The Six-Day War furnished Israel with the territory and permanence necessary for achieving peace with Egypt and Jordan. It transformed Jerusalem from a divided backwater into a thriving capital, free for the first time to adherents of all faiths. It reconnected the Jewish people to our ancestral homeland in Judea and Samaria, inspiring many thousands to move there. But it also made us aware that another people — the Palestinians — inhabited that land and that we would have to share it.

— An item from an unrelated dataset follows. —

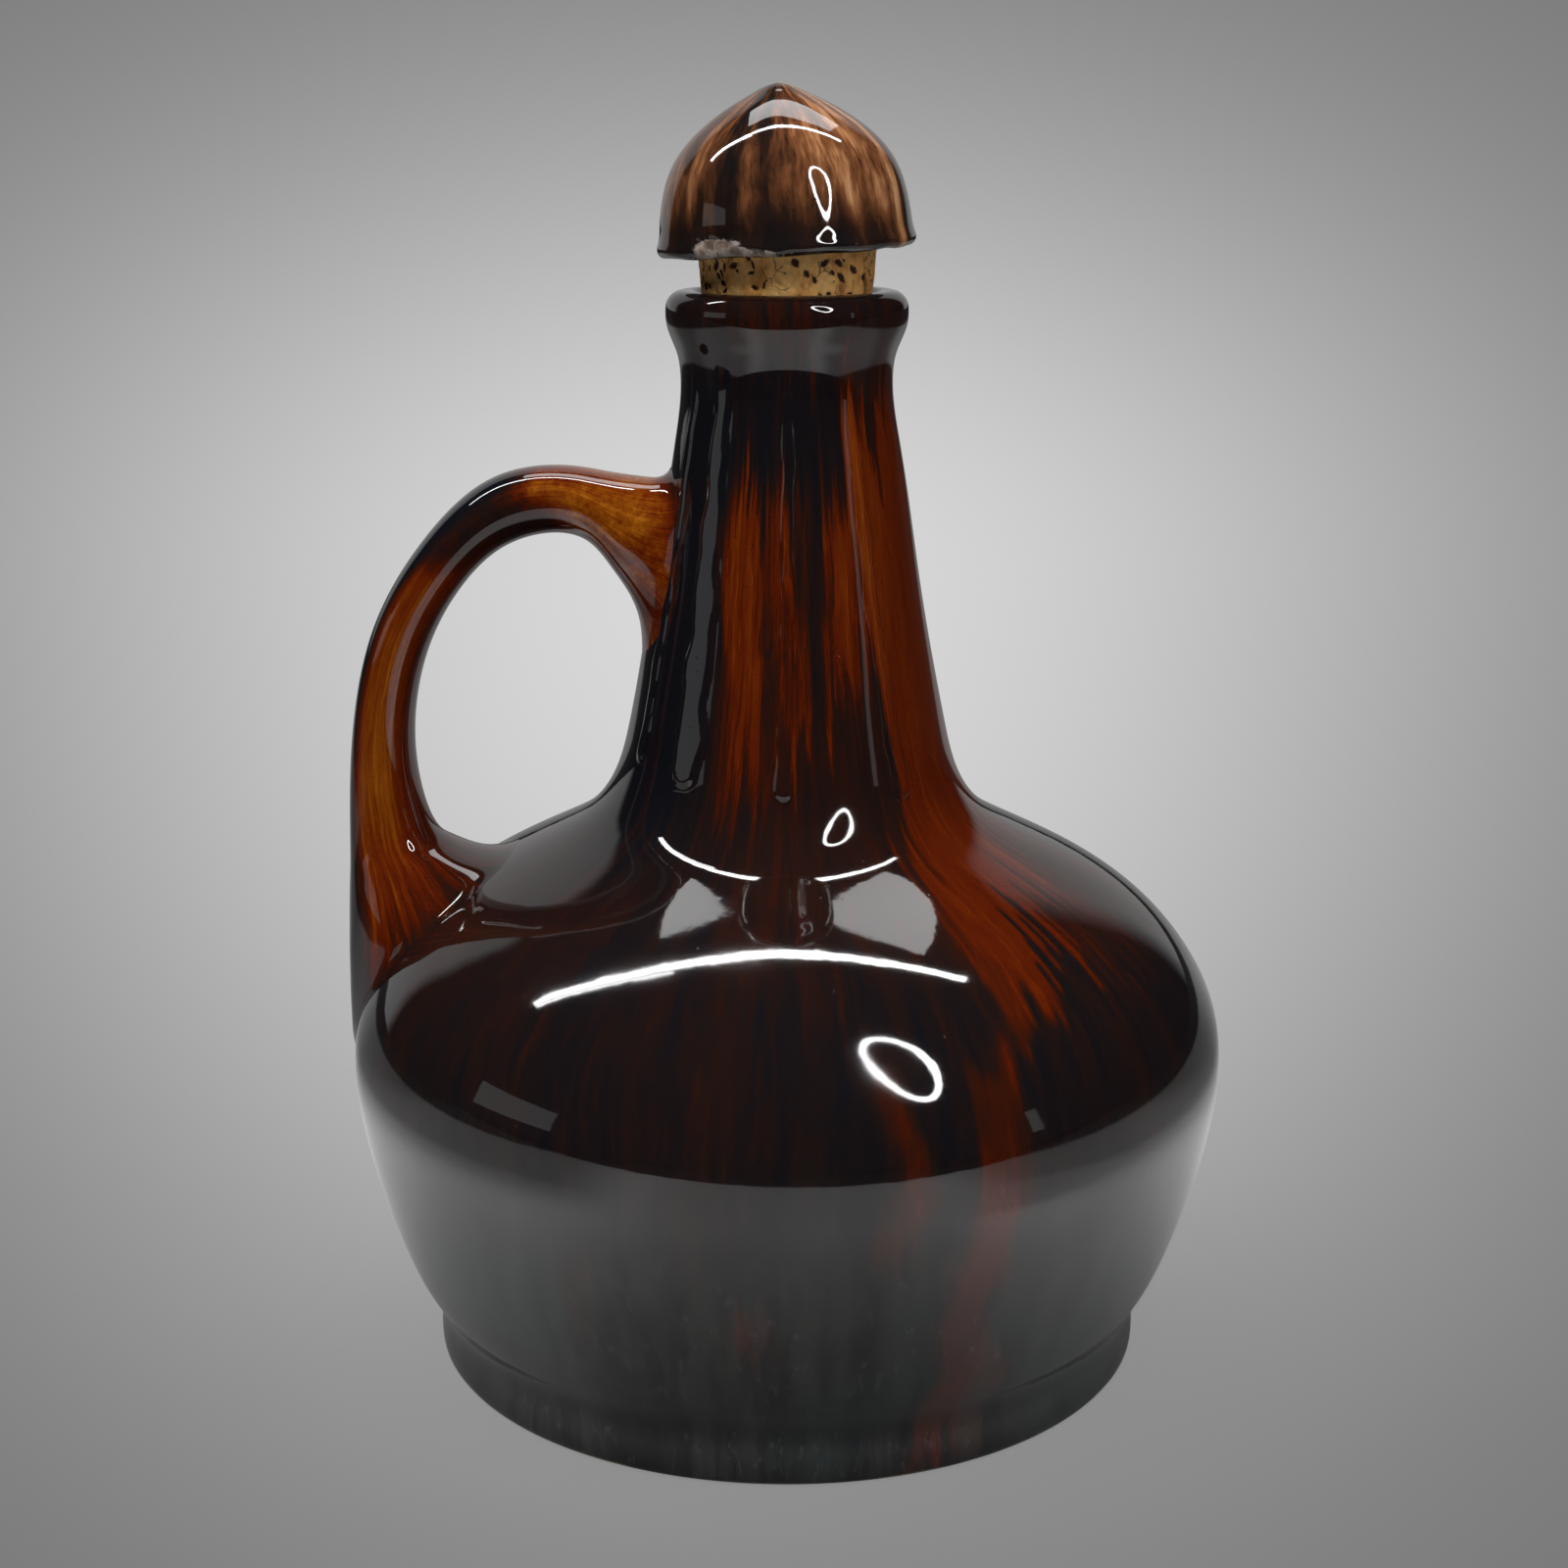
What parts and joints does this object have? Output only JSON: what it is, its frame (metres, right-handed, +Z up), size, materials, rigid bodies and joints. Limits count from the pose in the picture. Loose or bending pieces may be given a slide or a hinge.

As early as the summer of 1967, Israel proposed autonomy for the Palestinians in the West Bank and later, in 2000 and 2008, full statehood. Unfortunately, Palestinian leaders rejected these offers. In 2005, Israel uprooted all 8,000 of its citizens living in Gaza, giving the Palestinians the opportunity for self-determination. Instead, they turned Gaza into a Hamas-run terrorist state that has launched thousands of rockets into Israel. Now, the Palestinian Authority in the West Bank intends to unilaterally declare statehood at the United Nations without making peace. It has also united with Gaza’s Hamas regime, which demands Israel’s destruction.
In spite of the Palestinians’ record of rejection and violence, Israel remains committed to the vision of two states living side by side in peace. But peace is predicated on security and on our ability to defend ourselves if the peace breaks down.